例えば、日光や紫外線によってダメージを受ける商品のパッケージは暗い色を使うわけですが、黒や茶色はクールさ、渋さ、落ち着きといった印象を持たせることができます。
中身の商品をみせるためにパッケージの一部を透明にするなら、その部分をハート形にすることもできます。
パッケージに見た目のインパクトを持たせると、消費者に「SNSで誰かに知らせたい」欲を喚起することができます。
ビジュアル系SNSであるインスタグラムやユーチューブはいうに及ばず、最近は文字系SNSのツイッターやフェイスブックでも画像が重視されます。
つまり、見た目のインパクトがある商品は、それだけでSNSユーザーの注目を浴びることができるわけです。
SNSで拡散されることを念頭においてパッケージをデザインすることも、商品戦略に加えてもよいくらいです。
かつて「人は見た目が9割」という本がベストセラーになりましたが、それくらいビジュアルは強いインパクトを持ち、ときに内容の価値を超える価値を生み出します(*4)。

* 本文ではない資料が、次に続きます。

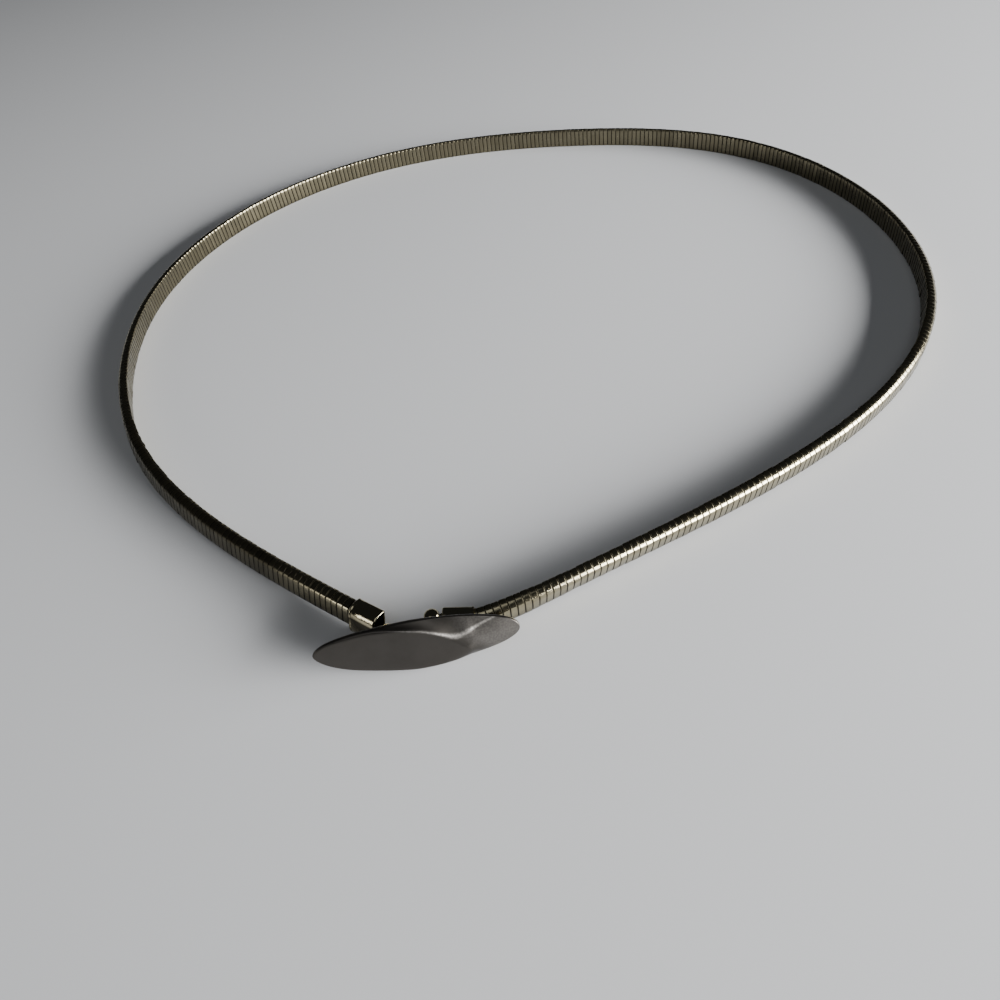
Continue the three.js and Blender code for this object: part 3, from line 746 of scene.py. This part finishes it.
def make_pin():
    """Rings round the pin's axis: each row (r, z) of the profile gives (r cos a, r sin a, z). The
    head's dome is a quarter ellipse."""
    foot = LUG_BOTTOM - GAP - TAB_THICK - GAP
    head = LUG_TOP + GAP + TAB_THICK + GAP
    rise = np.radians(np.linspace(8, 82, 9))
    profile = [(PIN["foot"] - 0.1, foot - 0.6), (PIN["foot"], foot - 0.5), (PIN["foot"], foot),
               (PIN["radius"], foot), (PIN["radius"], head), (PIN["head"] - 0.1, head),
               (PIN["head"], head + 0.08)]
    profile += [(PIN["head"] * np.cos(a), head + PIN["dome"] * np.sin(a)) for a in rise]
    a = np.linspace(0, 2 * np.pi, PIN_POINTS, endpoint=False)
    rings = [np.stack([PIN["x"] + r * np.cos(a), PIN["y"] + r * np.sin(a),
                       np.full(PIN_POINTS, z)], axis=1) for r, z in profile]
    return loft("pin_turned", np.array(rings), sharp=FITTING_SHARP)


pin_turned = make_pin()

# %% [markdown]
# ## Metals
#
# Nothing on the belt is one even colour: the plating has worn cloudy, and fine scratches break
# up the shine. An image could be painted for that, but noise read at the piece's own coordinates
# has no seams and stays fine close up. The wear is the same idea on every piece, so it is one
# node group with a colour, a roughness and a height coming out, and each metal gives it its own
# numbers.

# %% Numbers and nodes for the metals
# Dark colour for the grime in the seams and for the painted shade and painted dark reflections.
GRIME_AND_SHADE_COLOUR = (0.008, 0.007, 0.005, 1)
CLOUD_EDGE = (0.42, 0.68)    # the noise values between which bright metal turns to worn metal
WORN_DULLNESS, GRIME_AND_SHADE_DULLNESS = 0.12, 0.3
DRAWN_SCALE = 1600.0    # fine drawn lines, per metre


def new_node(tree, kind, **inputs):
    """A node of that kind with its inputs set by name; an underscore stands for a space."""
    node = tree.nodes.new(kind)
    for key, value in inputs.items():
        node.inputs[key.replace("_", " ")].default_value = value
    return node


def math_node(tree, operation):
    """A Math node for that operation."""
    node = tree.nodes.new("ShaderNodeMath")
    node.operation = operation
    return node


def colour_mix(tree):
    """A Mix node that blends colour A to colour B by Factor."""
    node = tree.nodes.new("ShaderNodeMix")
    node.data_type = "RGBA"
    return node


def wire(tree, *rows):
    """Links given as rows of (node, its output, next node, its input)."""
    for giver, output, taker, socket in rows:
        tree.links.new(giver.outputs[output], taker.inputs[socket])


print("cloud from", CLOUD_EDGE[0], "to", CLOUD_EDGE[1], "of the noise")

# %% [markdown]
# ## The wear group
#
# Inside the group a cloudy noise turns bright metal to worn metal and dulls it, grime and painted
# shade darken and dull it further, and a finer noise, stretched one way, draws the scratches. The
# group could hold the shader too, but it only hands out values, so each material keeps its own
# shader.

# %% Wear group


def make_wear_group():
    """Color is the cloud mix of Bright and Worn, times Tone, mixed to dark by the input for grime
    and painted shade. Roughness is Gloss + 0.12 cloud + 0.3 times that input, and Height is fine
    drawn noise times Scratch."""
    tree = bpy.data.node_groups.new("handled_metal", "ShaderNodeTree")
    sockets = tree.interface
    for name, kind in (("Bright", "NodeSocketColor"), ("Worn", "NodeSocketColor"),
                       ("Cloud Scale", "NodeSocketFloat"), ("Cloud Amount", "NodeSocketFloat"),
                       ("Gloss", "NodeSocketFloat"), ("Scratch", "NodeSocketFloat"),
                       ("Grime And Shade", "NodeSocketFloat"), ("Tone", "NodeSocketFloat")):
        sockets.new_socket(name, in_out="INPUT", socket_type=kind)
    for name, kind in (("Color", "NodeSocketColor"), ("Roughness", "NodeSocketFloat"),
                       ("Height", "NodeSocketFloat")):
        sockets.new_socket(name, in_out="OUTPUT", socket_type=kind)
    given = tree.nodes.new("NodeGroupInput")
    out = tree.nodes.new("NodeGroupOutput")
    place = tree.nodes.new("ShaderNodeTexCoord")
    cloud = new_node(tree, "ShaderNodeTexNoise", Detail=4.0, Roughness=0.6)
    cloud_mask = new_node(tree, "ShaderNodeMapRange", From_Min=CLOUD_EDGE[0],
                          From_Max=CLOUD_EDGE[1])
    amount = math_node(tree, "MULTIPLY")
    mix = colour_mix(tree)
    toned = tree.nodes.new("ShaderNodeHueSaturation")
    darkened_mix = colour_mix(tree)
    darkened_mix.inputs["B"].default_value = GRIME_AND_SHADE_COLOUR
    stretch = new_node(tree, "ShaderNodeMapping", Scale=(1.0, 6.0, 9.0), Rotation=(0.3, 0.5, 0.2))
    lines = new_node(tree, "ShaderNodeTexNoise", Scale=DRAWN_SCALE, Detail=3.0, Roughness=0.7)
    rough = math_node(tree, "MULTIPLY_ADD")
    rough.inputs[1].default_value = WORN_DULLNESS
    dull = math_node(tree, "MULTIPLY_ADD")
    dull.inputs[1].default_value = GRIME_AND_SHADE_DULLNESS
    height = math_node(tree, "MULTIPLY")
    wire(tree, (place, "Object", cloud, "Vector"), (given, "Cloud Scale", cloud, "Scale"),
         (cloud, "Fac", cloud_mask, "Value"), (cloud_mask, "Result", amount, 0),
         (given, "Cloud Amount", amount, 1), (amount, "Value", mix, "Factor"),
         (given, "Bright", mix, "A"), (given, "Worn", mix, "B"),
         (mix, "Result", toned, "Color"), (given, "Tone", toned, "Value"),
         (toned, "Color", darkened_mix, "A"), (given, "Grime And Shade", darkened_mix, "Factor"),
         (place, "Object", stretch, "Vector"), (stretch, "Vector", lines, "Vector"),
         (amount, "Value", rough, 0), (given, "Gloss", rough, 2), (given, "Grime And Shade", dull, 0),
         (rough, "Value", dull, 2), (lines, "Fac", height, 0), (given, "Scratch", height, 1),
         (darkened_mix, "Result", out, "Color"), (dull, "Value", out, "Roughness"),
         (height, "Value", out, "Height"))
    return tree


WEAR = make_wear_group()
print("wear group with", len(WEAR.nodes), "nodes")

# %% [markdown]
# ## One metal from the wear
#
# Every finish on the belt is bare metal, so they differ only in numbers. One function makes the
# material: the wear group feeds colour, roughness and bump, and the grime and painted shade on a
# mesh's points darken it. Metallic is the same all over, so it is set on the shader's own socket.

# %% A metal
SCRATCH_DEPTH = 0.00005    # metres


def metal(name, bright, worn, cloud_scale, cloud_amount, gloss, scratch=1.0, bump=0.2):
    """A metal whose colour, roughness and fine relief come from the wear group, darkened by grime
    and painted shade where the mesh's attribute for them says so."""
    material = bpy.data.materials.new(name)
    material.use_nodes = True
    tree = material.node_tree
    shader = tree.nodes["Principled BSDF"]
    shader.inputs["Metallic"].default_value = 1.0
    wear = tree.nodes.new("ShaderNodeGroup")
    wear.node_tree = WEAR
    given = {"Bright": (*bright, 1), "Worn": (*worn, 1), "Cloud Scale": cloud_scale,
             "Cloud Amount": cloud_amount, "Gloss": gloss, "Scratch": scratch, "Tone": 1.0}
    for key, value in given.items():
        wear.inputs[key].default_value = value
    grime_and_shade = tree.nodes.new("ShaderNodeAttribute")
    grime_and_shade.attribute_name = "grime_and_shade"
    bumps = new_node(tree, "ShaderNodeBump", Strength=bump, Distance=SCRATCH_DEPTH)
    wire(tree, (grime_and_shade, "Fac", wear, "Grime And Shade"), (wear, "Color", shader, "Base Color"),
         (wear, "Roughness", shader, "Roughness"), (wear, "Height", bumps, "Height"),
         (bumps, "Normal", shader, "Normal"))
    return material, wear, shader


# %% [markdown]
# ## Coil and mirror finish
#
# The coil is polished pale gold, dark in its seams, and dull where shade and a dark reflection are
# painted on. Each turn has a slightly different tone, as wound strip does. A noise could vary it,
# but would cut across the turns, so the coil reads the one tone that each turn carries. The caps,
# the hook and the pin are mirror bright, with painted shade in the caps' mouths and a painted dark
# reflection on the left cap's outer side.

# %% Coil and mirror finish


def make_coil_metal():
    """The polished metal with Tone between 0.8 and 1.16, as turn_tone goes from -3 to 3."""
    material, wear, _ = metal("polished_pale_gold", bright=(0.40, 0.36, 0.245),
                              worn=(0.27, 0.235, 0.15), cloud_scale=220.0, cloud_amount=0.5,
                              gloss=0.12)
    tree = material.node_tree
    tone = tree.nodes.new("ShaderNodeAttribute")
    tone.attribute_name = "turn_tone"
    value = new_node(tree, "ShaderNodeMapRange", From_Min=-3.0, From_Max=3.0,
                     To_Min=0.8, To_Max=1.16)
    wire(tree, (tone, "Fac", value, "Value"), (value, "Result", wear, "Tone"))
    return material


coil_metal = make_coil_metal()
mirror_metal, _, _ = metal("mirror_gold", bright=(0.46, 0.41, 0.28), worn=(0.32, 0.28, 0.18),
                           cloud_scale=260.0, cloud_amount=0.35, gloss=0.07)
print("materials:", coil_metal.name, "and", mirror_metal.name)

# %% [markdown]
# ## Satin finish of the leaf
#
# The leaf is satin and has gone a taupe grey. Along its crest a highlight is painted in small
# flecks, with faint painted light on the right part. An even stripe would look too smooth, so the
# painted highlight that the mesh carries is broken up by a fine noise before it mixes the two
# colours.

# %% Satin finish of the leaf
FLECK_SCALE = 2600.0    # flecks per metre
# Colour of the painted highlight along the crest.
HIGHLIGHT_COLOUR = (0.95, 0.90, 0.84, 1)


def make_leaf_metal():
    """The wear group's satin, mixed to the highlight colour by the painted highlight times a fleck
    noise.
    """
    material, wear, shader = metal("satin_taupe_gold", bright=(0.092, 0.085, 0.077),
                                   worn=(0.074, 0.068, 0.061), cloud_scale=160.0,
                                   cloud_amount=0.5, gloss=0.32, bump=0.3)
    tree = material.node_tree
    place = tree.nodes.new("ShaderNodeTexCoord")
    painted_highlight = tree.nodes.new("ShaderNodeAttribute")
    painted_highlight.attribute_name = "painted_highlight"
    fleck = new_node(tree, "ShaderNodeTexNoise", Scale=FLECK_SCALE, Detail=2.0, Roughness=0.6)
    fleck_mask = new_node(tree, "ShaderNodeMapRange", From_Min=0.40, From_Max=0.60, To_Min=0.6)
    strength = math_node(tree, "MULTIPLY")
    mix = colour_mix(tree)
    mix.inputs["B"].default_value = HIGHLIGHT_COLOUR
    wire(tree, (place, "Object", fleck, "Vector"), (fleck, "Fac", fleck_mask, "Value"),
         (fleck_mask, "Result", strength, 0), (painted_highlight, "Fac", strength, 1),
         (strength, "Value", mix, "Factor"), (wear, "Color", mix, "A"),
         (mix, "Result", shader, "Base Color"))
    return material


leaf_metal = make_leaf_metal()
print("material:", leaf_metal.name)

# %% [markdown]
# ## The floor
#
# The belt lies on a plain pale surface, which polished metal mirrors along its lower half. One
# large square is enough for that, with hardly any gloss, so that no lamp shows up in it. It isn't
# part of the belt.

# %% Floor
FLOOR_COLOUR = (0.62, 0.63, 0.65, 1)


def make_floor(size=3.0):
    """A square of that size in metres round the origin, at height 0."""
    corners = size / 2 * np.array([(-1, -1), (1, -1), (1, 1), (-1, 1)])
    mesh = bpy.data.meshes.new("floor")
    mesh.from_pydata([(x, y, 0.0) for x, y in corners], [], [(0, 1, 2, 3)])
    floor = bpy.data.objects.new("floor", mesh)
    bpy.context.scene.collection.objects.link(floor)
    material = bpy.data.materials.new("pale_surface")
    material.use_nodes = True
    shader = material.node_tree.nodes["Principled BSDF"]
    shader.inputs["Base Color"].default_value = FLOOR_COLOUR
    shader.inputs["Roughness"].default_value = 0.75
    shader.inputs["Specular IOR Level"].default_value = 0.2
    mesh.materials.append(material)
    return floor


floor = make_floor()
print("floor", [round(side, 1) for side in floor.dimensions], "m")

# %% [markdown]
# ## Light in a dim room
#
# Polished metal shows what is around it, so the dim room matters as much as the lights: it turns
# the upper edges of the turns nearly black. A low broad window at the right, a little towards the
# viewer, with a beam of 100 degrees, lights the belt. A small window far off at the left gives
# the left cap its stripe, and a large dim ceiling light softens the shadows. A picture of a room
# could light it all, but with three lamps each reflection can be placed.

# %% Lights
ROOM_COLOUR, ROOM_STRENGTH = (0.85, 0.92, 1.0, 1), 0.022


def area_light(name, place, target, size, power, colour, spread=180):
    """A rectangular soft light at place, turned towards target. Size is (width, height) in
    metres, power is in watts, and spread is its beam in degrees."""
    data = bpy.data.lights.new(name, "AREA")
    data.shape = "RECTANGLE"
    data.size, data.size_y = size
    data.energy = power
    data.color = colour
    data.spread = np.radians(spread)
    light = bpy.data.objects.new(name, data)
    bpy.context.scene.collection.objects.link(light)
    back = np.asarray(place, float) - np.asarray(target, float)
    back /= np.linalg.norm(back)
    right = np.cross(UP, back)
    right /= np.linalg.norm(right)
    matrix = np.eye(4)
    matrix[:3] = np.stack([right, np.cross(back, right), back, np.asarray(place)], axis=1)
    light.matrix_world = Matrix(matrix.tolist())
    return light


lights = [
    area_light("window", place=(0.81, -0.40, 0.22), target=(0.03, 0.0, 0.0), size=(1.06, 0.34),
               power=16.5, colour=(1.0, 0.995, 0.98), spread=100),
    area_light("far_window", place=(-1.03, -0.375, 0.30), target=(0, 0, 0), size=(0.15, 0.30),
               power=1.0, colour=(1.0, 0.99, 0.95)),
    area_light("ceiling_light", place=(-0.25, -0.60, 1.10), target=(0, 0, 0), size=(1.0, 0.7),
               power=1.8, colour=(0.96, 0.98, 1.0)),
]
world = bpy.data.worlds.new("dim_room")
world.use_nodes = True
background = world.node_tree.nodes["Background"]
background.inputs["Color"].default_value = ROOM_COLOUR
background.inputs["Strength"].default_value = ROOM_STRENGTH
bpy.context.scene.world = world
print("lights:", {light.name: round(light.data.energy, 2) for light in lights}, "W")

# %% [markdown]
# ## Hand over
#
# Each new piece stands for a CAD node, which it hides, rides on the one body, and gets the
# material of its finish.

# %% Replace the CAD nodes
PIECES = [
    (coil_turns, "coil_band", "pale_gold", coil_metal),
    (cap_left, "ferrule_left", "bright_gold", mirror_metal),
    (cap_right, "ferrule_right", "bright_gold", mirror_metal),
    (lug, "ferrule_right", "bright_gold", mirror_metal),
    (buckle_leaf, "buckle_plate", "satin_gold", leaf_metal),
    (tabs[0], "buckle_plate", "satin_gold", leaf_metal),
    (tabs[1], "buckle_plate", "satin_gold", leaf_metal),
    (keeper_bar, "buckle_plate", "satin_gold", leaf_metal),
    (pin_turned, "swivel_pin", "bright_gold", mirror_metal),
    (hook_strip, "hook", "bright_gold", mirror_metal),
]
for piece, node, slot, material in PIECES:
    piece.data.materials.append(material)
    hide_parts(node)
    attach(piece, "root")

メーカーがパッケージをデザインするとき、「商品はパッケージが9割」と考えてもよいと思います。それくらい強くこだわることで、消費者に「よく知らないけど買ってみたい」と思わせることができます。
「よい商品を開発することができた」と感じたときこそ、パッケージにはこだわりたいものです。パッケージに惹かれて手に取ってもらえれば、商品の実力を早く確実に知ってもらえるからです。